#### ITEMS

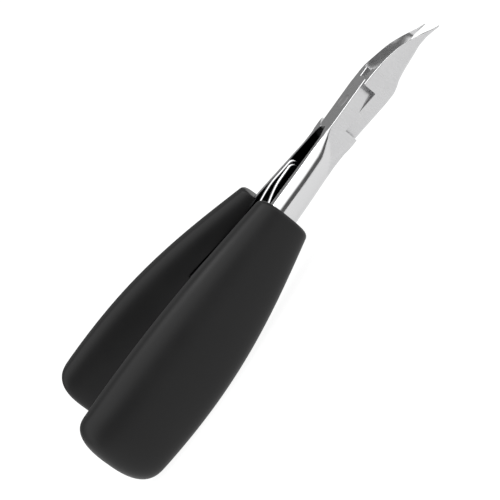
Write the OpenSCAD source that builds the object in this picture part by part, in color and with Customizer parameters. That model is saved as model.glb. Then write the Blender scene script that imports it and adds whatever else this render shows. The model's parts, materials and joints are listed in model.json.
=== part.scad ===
// Long-handled toenail nipper: two forged levers crossing at a half-lap joint,
// two leaf springs that hook together, and two wide soft-grip handles.
//
// Frame: +Y runs along the tool towards the jaws, +X is the opening direction
// towards the front half, +Z is the pivot axis. The tool lies on z = 0.
// Each half is drawn closed about the pivot axis, and the rear half is drawn
// as the front one and turned over. Then both are turned open.

/* [Pose] */
// Angle between the halves as the springs hold them apart, in degrees
opening = 20; // [12:1:22]

/* [Lap joint] */
// Width of the joint across its two outer faces
joint_w = 11; // [10.6:0.1:11.4]
// Thickness of the joint along the pivot axis
joint_t = 9; // [8.8:0.1:9.2]
// Radius of the round shoulders that the laps turn in
shoulder_r = 9.6; // [9.2:0.1:10]
// Running clearance at the round shoulders
shoulder_gap = 0.12; // [0.08:0.01:0.2]
// Distance from the pivot's middle plane to each lap's sliding face
lap_gap = 0.02; // [0.01:0.01:0.05]
// Diameter of the pivot rivet
rivet_d = 4.6; // [4:0.1:5]
// Running clearance of the rivet in the front half, on the radius
rivet_gap = 0.03; // [0.02:0.01:0.05]

/* [Jaws] */
// Distance from the pivot to the point of the jaws
jaw_l = 35; // [34:0.5:38]
// Drop of the point below the pivot's middle plane
tip_drop = 2.4; // [2.2:0.1:3]
// Distance from each cutting edge to the closing plane when shut
edge_gap = 0.05; // [0.03:0.01:0.1]
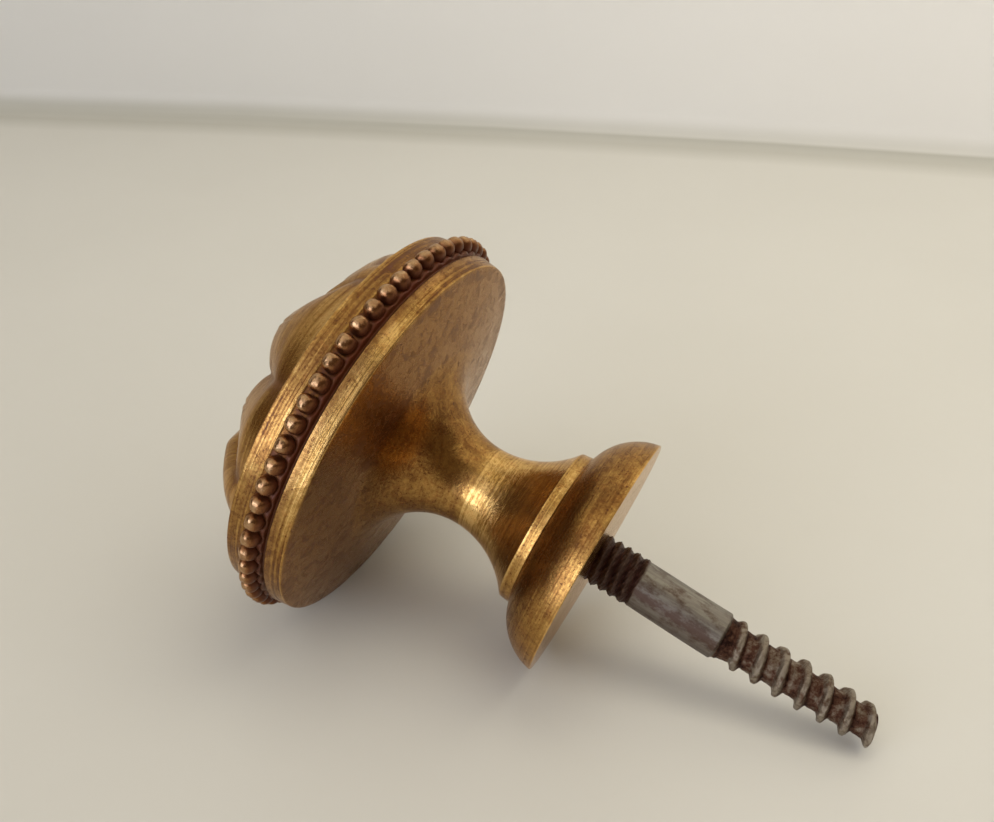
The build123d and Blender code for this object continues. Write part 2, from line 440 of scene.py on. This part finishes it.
# painted light and shade: the rim and the band are lighter on the side that faces the window,
# within some 30 degrees of this angle, and darker elsewhere
lit_side = 38
away = np.abs((angle - lit_side + 180) % 360 - 180)
painted_side_shade = (0.3 * (body_mauve < 0.1) + 0.15) * (body_radius > 14) * (body_soil < 0.45)
for name, body, front in (
    ("soil", rows(body_soil) + rows(painted_side_shade) * smoothstep(20, 48, away), valley_soil),
    ("mauve", rows(body_mauve), np.zeros_like(front_r)),
    ("lines", rows(body_lines), 0.3 + 0.6 * smoothstep(6, 11, front_r)),
    ("olive", rows(np.zeros(row_count)), smoothstep(14.6, 13.9, front_r)),
):
    values = np.concatenate([body, front]).ravel()
    # the last two values belong to the middle points of the closed ends
    store(knob, name, np.append(values, [values[0], values[-1]]))
# the lathe's own coordinates: the way along the profile, and the place across the axis
lathe_s = np.concatenate([rows(picked), picked[-1] + dome_radius - front_r])
lathe = np.stack([lathe_s, radius * np.cos(turn), radius * np.sin(turn)], axis=-1).reshape(-1, 3)
store(knob, "lathe", np.vstack([lathe, [0, 0, 0], lathe[-1]]))

# %% [markdown]
# ## The bead row
# Sixty beads stand round the rim. Each is a ball grid of its own, pressed and chased by hand, so
# they differ a little in size and none is quite round. The soil sits between them, and painted
# shade darkens their groove side.

# %% Beads
bead_circle = 15.36  # radius of the circle through their middles
bead_size = np.array([0.745, 0.66, 0.66])  # half of it: outward, along the row, along the axis
bead_power = np.array([0.95, 0.72, 0.92])  # powers below 1 make the ball a little square
bead_columns = 20
random = np.random.default_rng(7)
longitude = np.radians(np.arange(bead_columns) * 360 / bead_columns)
latitude = np.radians(np.linspace(-90, 90, 13))[1:-1]
ball = np.stack(
    [
        np.sin(latitude)[:, None] * np.ones(bead_columns),
        np.cos(latitude)[:, None] * np.cos(longitude),
        np.cos(latitude)[:, None] * np.sin(longitude),
    ],
    axis=-1,
)
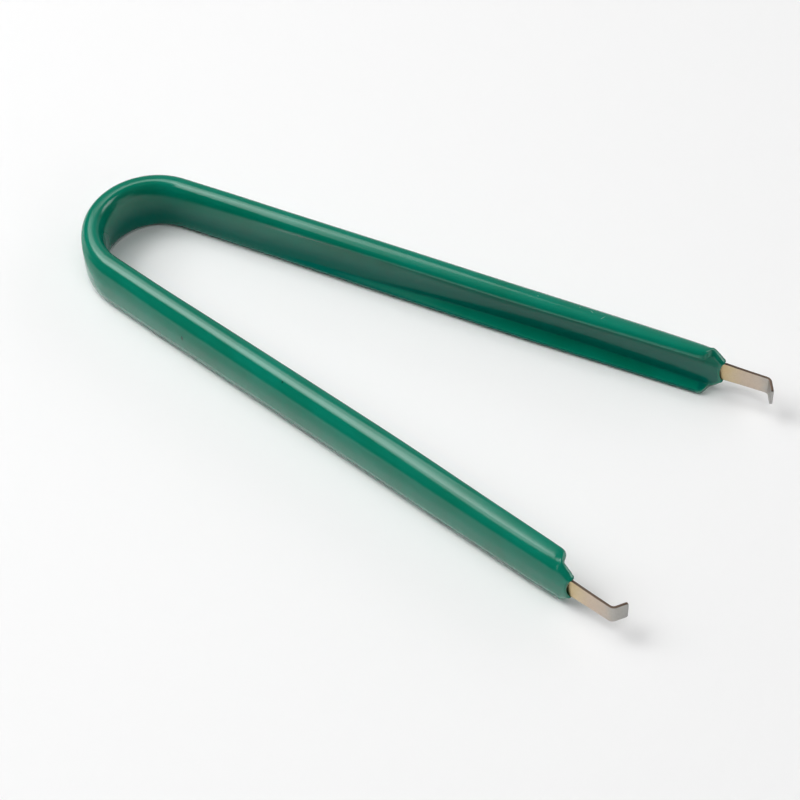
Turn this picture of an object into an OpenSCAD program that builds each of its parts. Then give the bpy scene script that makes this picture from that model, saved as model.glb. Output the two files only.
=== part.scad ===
// Keyboard switch puller: a U-shaped spring of thin steel strip in a thick dipped coating,
// lying on its edge. Its two arms end in bare tabs with short hooks that face each other.
// +X runs from the bend to the tips, Y across the arms, Z up. The origin is the middle of the
// footprint, on the surface that the puller rests on.

/* [Plan] */
// Radius of the bend, measured on the outside of the coating
bend_r = 13.1; // [10:0.1:20]
// How far each arm leans away from the centre line, in degrees
splay = 7.9; // [3:0.1:12]
// Length of each arm, from the end of the bend to the start of its shoulder
arm_l = 100.6; // [80:0.1:140]

/* [Steel strip] */
// Thickness of the steel
steel_t = 0.45; // [0.4:0.05:0.7]
// Height of the strip, edge to edge
strip_h = 9.9; // [8:0.1:14]
// Outside radius of the folds along the flanges
fold_r = 1; // [0.8:0.1:1.4]

/* [Flanges] */
// Depth of the flanges, outside, over most of the arm
flange_d = 2.9; // [2.4:0.1:4]
// Depth of the flanges at their ends
flange_tip_d = 2.2; // [1.8:0.1:2.4]
// Distance along the arm at which the flanges begin
flange_start = 6; // [2:1:10]
// Length over which the flanges rise to their depth
flange_rise = 16; // [8:1:30]
// Length over which the flanges grow shallower towards the tip
flange_fall = 34; // [20:1:40]
// How far each flange's free edge stops short of its fold
flange_setback = 0.1; // [0.1:0.1:2]
// Corner radius at the end of each flange
flange_end_r = 0.8; // [0.4:0.1:1.2]

/* [Tabs and hooks] */
// Length of the shoulder's slope, from full height down to the tab
shoulder_l = 2.4; // [2:0.1:5]
// Corner radius where the shoulder starts
shoulder_r = 1.3; // [0.5:0.1:2]
// Height of the tab at its root
tab_root_h = 4.2; // [3:0.1:6]
// Height of the tab where it bends into the hook
tab_end_h = 3.8; // [2.5:0.1:6]
// Length of the tab, from the shoulder to the hook's bend
tab_l = 8.1; // [5:0.1:14]
// Inside radius of the hook's bend
hook_bend_r = 0.5; // [0.3:0.1:1]
// Angle that the hook turns through, in degrees
hook_turn = 62; // [40:1:90]
// Straight length of the hook beyond its bend
hook_l = 2.3; // [1.5:0.1:4]
// Radius of the corners at the hook's tip
hook_corner_r = 0.4; // [0.2:0.1:1]
// How much the steel draws in on each side where the hook is bent
hook_thinning = 0.01; // [0.01:0.01:0.03]

/* [Coating] */
// Thickness of the coating over the steel
skin_t = 0.65; // [0.5:0.05:1]
// Radius of the coating's four long outer edges
edge_r = 1.5; // [0.8:0.1:1.8]
// Distance along the arm at which the trough between the flanges begins
trough_start = 22; // [12:1:40]
// Length over which the trough sinks to its full depth
trough_sink = 50; // [20:1:56]
// Length of tab that the coating covers past the shoulder
collar_l = 0.2; // [0.1:0.1:2]
// Depth of the hollow curve in which the coating ends on the tab
collar_dip = 0.6; // [0.2:0.1:0.7]

/* [Hidden] */
$fn = 64;
coat_green = "#0B6B55";
steel_grey = "#B4A898";
// Spare length by which a cutting shape runs past what it cuts
past = 1;
// How far each half of the bend runs on past the middle, in degrees
bend_lap = 10;
// How far the hook's bend runs on inside the tab and inside the hook, in degrees
hook_lap = 2;

// Section sizes: d is measured inwards from the coating's outer face, z up from the floor
coat_h = strip_h + 2 * skin_t;
coat_d = flange_d + 2 * skin_t;
coat_tip_d = flange_tip_d + 2 * skin_t;
wall_d = steel_t + 2 * skin_t;
mid_z = coat_h / 2;

// Distances along the arm. The shoulder's corner is where its slope would start unrounded.
shoulder_drop = (strip_h - tab_root_h) / 2;
shoulder_turn = atan2(shoulder_drop, shoulder_l);
half_turn_tan = tan(shoulder_turn / 2);
shoulder_corner = arm_l + shoulder_r * half_turn_tan;
shoulder_end = shoulder_corner + shoulder_l;
tab_end = shoulder_end + tab_l;

// The coating's end on the tab
collar_end = shoulder_end + skin_t * half_turn_tan + collar_l;
collar_half_h = tab_root_h / 2 + skin_t;
collar_r = (pow(collar_half_h, 2) + pow(collar_dip, 2)) / (2 * collar_dip);

// The hook, and how far the whole puller reaches
hook_outer_r = hook_bend_r + steel_t;
hook_c_d = skin_t + hook_outer_r;
function hook_point(out) =
    [tab_end + out * sin(hook_turn) + hook_l * cos(hook_turn),
     hook_c_d - out * cos(hook_turn) + hook_l * sin(hook_turn)];
function plan_x(p) =
    bend_r + p[0] * cos(splay) - (bend_r - p[1]) * sin(splay);
overall_l = max(plan_x(hook_point(hook_outer_r)), plan_x(hook_point(hook_bend_r)));

// Turns a section drawn in (d, z) about Z, anticlockwise from +Y. Its outer face has radius r.
module arc_sweep(r, turn) {
    rotate([0, 0, 90])
        rotate_extrude(angle = turn)
            translate([r, 0])
                mirror([1, 0])
                    children();
}

// Runs a section drawn in (d, z) along the arm between two distances
module arm_sweep(from, to) {
    translate([from, 0, 0])
        rotate([90, 0, 90])
            linear_extrude(height = to - from)
                mirror([1, 0])
                    children();
}

// Raises an outline drawn in (distance, d), so that it cuts the arm in plan
module in_plan(low, high) {
    translate([0, 0, low])
        mirror([0, 1, 0])
            linear_extrude(height = high - low)
                children();
}

// Pushes an outline drawn in (distance, z) through the arm from the outer face inwards
module in_side(low, high) {
    translate([0, -low, 0])
        rotate([90, 0, 0])
            linear_extrude(height = high - low)
                children();
}

// The bend's centre, turned so that the upper end of the bend lies on +Y
module at_bend_centre() {
    translate([bend_r, 0, 0])
        rotate([0, 0, splay])
            children();
}

// The arm's own frame: +X along its outer face from the end of the bend, -Y inwards
module in_arm() {
    translate([0, bend_r, 0])
        children();
}

// Half of the bend with one section all the way. It runs past the middle into the other half.
module half_bend() {
    arc_sweep(bend_r, 90 - splay + bend_lap)
        children();
}

// What is drawn for one side, on both sides
module both_sides() {
    at_bend_centre()
        children();
    mirror([0, 1, 0])
        at_bend_centre()
            children();
}

// A rectangle in (d, z) with all four corners rounded
module rounded_section(d, h, r) {
    translate([r, 0])
        square([d - 2 * r, h]);
    translate([0, r])
        square([d, h - 2 * r]);
    for (x = [r, d - r], z = [r, h - r])
        translate([x, z])
            circle(r);
}

// What is cut off a square corner of a section to round it. The corner lies on +X and +Y.
module corner_cut(r) {
    difference() {
        square(r + past);
        circle(r);
    }
}

// Side outline of the arm in (distance past the shoulder's start, z), grown by a skin or not:
// the upper half, with the shoulder's corner rounded
module end_half(skin, root_h, end_h, end) {
    r = shoulder_r + skin;
    top = strip_h / 2 + skin;
    difference() {
        polygon([
            [-arm_l - past, -past],
            [-arm_l - past, top],
            [r * half_turn_tan, top],
            [shoulder_end - arm_l + skin * half_turn_tan, root_h / 2 + skin],
            [end - arm_l, end_h / 2 + skin],
            [end - arm_l, -past]
        ]);
        translate([0, top - r])
            difference() {
                polygon([
                    [0, 0],
                    [0, r + past],
                    [r * half_turn_tan + past, r + past],
                    [r * sin(shoulder_turn), r * cos(shoulder_turn)]
                ]);
                circle(r);
            }
    }
}

module end_outline(skin, root_h, end_h, end) {
    translate([arm_l, mid_z]) {
        end_half(skin, root_h, end_h, end);
        mirror([0, 1])
            end_half(skin, root_h, end_h, end);
    }
}

// The folded channel's section in (d, z): web, two round folds and two flanges
module channel_section() {
    translate([skin_t, skin_t + fold_r])
        square([steel_t, strip_h - 2 * fold_r]);
    for (flip = [0, 1])
        translate([skin_t, mid_z])
            mirror([0, flip])
                translate([fold_r, -strip_h / 2]) {
                    square([flange_d - fold_r, steel_t]);
                    translate([0, fold_r])
                        intersection() {
                            translate([-fold_r, -fold_r])
                                square(fold_r);
                            difference() {
                                circle(fold_r);
                                circle(fold_r - steel_t);
                            }
                        }
                }
}

// Plan of the channel in (distance, d), which sets the flanges' depth along the arm
module flange_plan() {
    full = skin_t + flange_d;
    tip = skin_t + flange_tip_d;
    edge_end = arm_l - flange_setback;
    difference() {
        polygon([
            [flange_start, -past],
            [flange_start, skin_t + fold_r],
            [flange_start + flange_rise, full],
            [arm_l - flange_fall, full],
            [edge_end - flange_end_r, tip],
            [edge_end, tip],
            [arm_l + past, tip - past],
            [arm_l + past, -past]
        ]);
        // Rounds the free corner at the flange's end
        translate([edge_end - flange_end_r, tip - flange_end_r])
            corner_cut(flange_end_r);
    }
}

// The channel: the stretch of the arm that has flanges
module channel() {
    intersection() {
        arm_sweep(flange_start, arm_l)
            channel_section();
        in_plan(-past, coat_h + past)
            flange_plan();
    }
}

// The flat stretches of the arm: from the bend to the flanges, and the shoulder with its tab
module flat_ends() {
    translate([0, -skin_t - steel_t, skin_t])
        cube([flange_start, steel_t, strip_h]);
    intersection() {
        translate([arm_l, -skin_t - steel_t, skin_t])
            cube([tab_end - arm_l, steel_t, strip_h]);
        in_side(skin_t - past, wall_d + past)
            end_outline(0, tab_root_h, tab_end_h, tab_end);
    }
}

// The flat of the hook in its own plane, with the two corners at its tip rounded
module hook_outline() {
    square([hook_l - hook_corner_r, tab_end_h]);
    translate([0, hook_corner_r])
        square([hook_l, tab_end_h - 2 * hook_corner_r]);
    for (z = [hook_corner_r, tab_end_h - hook_corner_r])
        translate([hook_l - hook_corner_r, z])
            circle(hook_corner_r);
}

// The hook: a bend towards the other arm, a little drawn in, and a short flat beyond it
module hook() {
    translate([tab_end, -hook_c_d, mid_z - tab_end_h / 2]) {
        rotate([0, 0, -hook_turn - hook_lap])
            arc_sweep(hook_outer_r - hook_thinning, hook_turn + 2 * hook_lap)
                translate([0, hook_thinning])
                    square([steel_t - 2 * hook_thinning, tab_end_h - 2 * hook_thinning]);
        rotate([0, 0, -hook_turn])
            translate([0, hook_outer_r, 0])
                rotate([90, 0, 0])
                    linear_extrude(height = steel_t)
                        hook_outline();
    }
}

// The whole strip, with the outside of the coating's bend at x = 0
module strip_shape() {
    both_sides() {
        half_bend()
            translate([skin_t, skin_t])
                square([steel_t, strip_h]);
        in_arm() {
            flat_ends();
            channel();
            hook();
        }
    }
}

// Plan of the coated arm in (distance, d): its lips follow the flanges at skin thickness
module coat_plan() {
    edge_end = arm_l - flange_setback + skin_t;
    end_r = flange_end_r + skin_t;
    difference() {
        polygon([
            [-past, -past],
            [-past, coat_d + past],
            [arm_l - flange_fall, coat_d + past],
            [arm_l - flange_fall, coat_d],
            [edge_end - end_r, coat_tip_d],
            [edge_end, coat_tip_d],
            [arm_l + skin_t, wall_d],
            [collar_end + past, wall_d],
            [collar_end + past, -past]
        ]);
        translate([edge_end - end_r, coat_tip_d - end_r])
            corner_cut(end_r);
    }
}

// The trough between the lips, in plan, sinking from nothing to the wall's inner face
module trough_plan() {
    polygon([
        [trough_start, coat_d],
        [trough_start + trough_sink, wall_d],
        [collar_end + past, wall_d],
        [collar_end + past, coat_d + past],
        [trough_start, coat_d + past]
    ]);
}

module coat_arm() {
    difference() {
        intersection() {
            arm_sweep(0, collar_end)
                rounded_section(coat_d, coat_h, edge_r);
            in_side(-past, coat_d + past)
                end_outline(skin_t, tab_root_h, tab_root_h, collar_end + past);
            in_plan(-past, coat_h + past)
                coat_plan();
        }
        in_plan(wall_d, coat_h - wall_d)
            trough_plan();
        // The hollow curve in which the coating ends on the tab
        translate([collar_end - collar_dip + collar_r, past, mid_z])
            rotate([90, 0, 0])
                cylinder(h = coat_d + 2 * past, r = collar_r);
    }
}

module coat_shape() {
    difference() {
        both_sides() {
            half_bend()
                rounded_section(coat_d, coat_h, edge_r);
            in_arm()
                coat_arm();
        }
        strip_shape();
    }
}

module steel_strip() {
    color(steel_grey)
        translate([-overall_l / 2, 0, 0])
            strip_shape();
}

module vinyl_coating() {
    color(coat_green)
        translate([-overall_l / 2, 0, 0])
            coat_shape();
}

steel_strip();
vinyl_coating();
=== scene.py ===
# %% [markdown]
# # A keyboard switch puller
# The real tool is a U of thin spring steel, dipped in thick green vinyl up to two bare tabs. Each tab
# ends in a short hook that lifts a key switch from its plate. It lies on its edge on white paper.
# The CAD model fixes the tool's size and place, so the script starts by loading it as a frame. The
# dipped coating and the folded strip are then modelled in the same place, with softer surfaces.
# %% Load the fixed frame
import bpy
import bmesh
import math
from mathutils import Matrix, Vector


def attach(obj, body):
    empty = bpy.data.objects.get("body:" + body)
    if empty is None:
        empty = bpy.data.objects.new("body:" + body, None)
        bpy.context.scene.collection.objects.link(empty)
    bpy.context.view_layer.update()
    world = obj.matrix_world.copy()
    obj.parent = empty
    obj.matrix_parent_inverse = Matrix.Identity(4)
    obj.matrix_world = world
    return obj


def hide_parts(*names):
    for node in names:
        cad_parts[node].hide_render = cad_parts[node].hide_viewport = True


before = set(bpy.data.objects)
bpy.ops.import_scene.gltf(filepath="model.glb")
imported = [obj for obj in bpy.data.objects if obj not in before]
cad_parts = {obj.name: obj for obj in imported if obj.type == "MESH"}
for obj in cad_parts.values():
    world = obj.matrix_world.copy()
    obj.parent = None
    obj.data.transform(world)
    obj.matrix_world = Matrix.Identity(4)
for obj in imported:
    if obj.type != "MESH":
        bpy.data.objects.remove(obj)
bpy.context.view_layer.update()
MM = 0.001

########

__PROBLEM REQUIREMENTS__.
Each line from the top of the material above through the line with "opening = 20; // [12:1:22]" must be echoed exactly, and no other line.

__RESPONSE TO THE EXERCISE__.
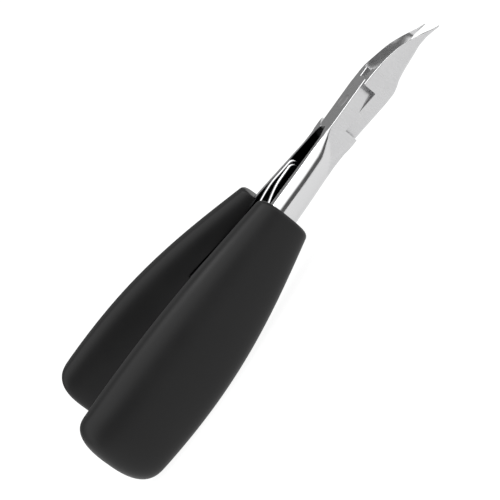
Write the OpenSCAD source that builds the object in this picture part by part, in color and with Customizer parameters. That model is saved as model.glb. Then write the Blender scene script that imports it and adds whatever else this render shows. The model's parts, materials and joints are listed in model.json.
=== part.scad ===
// Long-handled toenail nipper: two forged levers crossing at a half-lap joint,
// two leaf springs that hook together, and two wide soft-grip handles.
//
// Frame: +Y runs along the tool towards the jaws, +X is the opening direction
// towards the front half, +Z is the pivot axis. The tool lies on z = 0.
// Each half is drawn closed about the pivot axis, and the rear half is drawn
// as the front one and turned over. Then both are turned open.

/* [Pose] */
// Angle between the halves as the springs hold them apart, in degrees
opening = 20; // [12:1:22]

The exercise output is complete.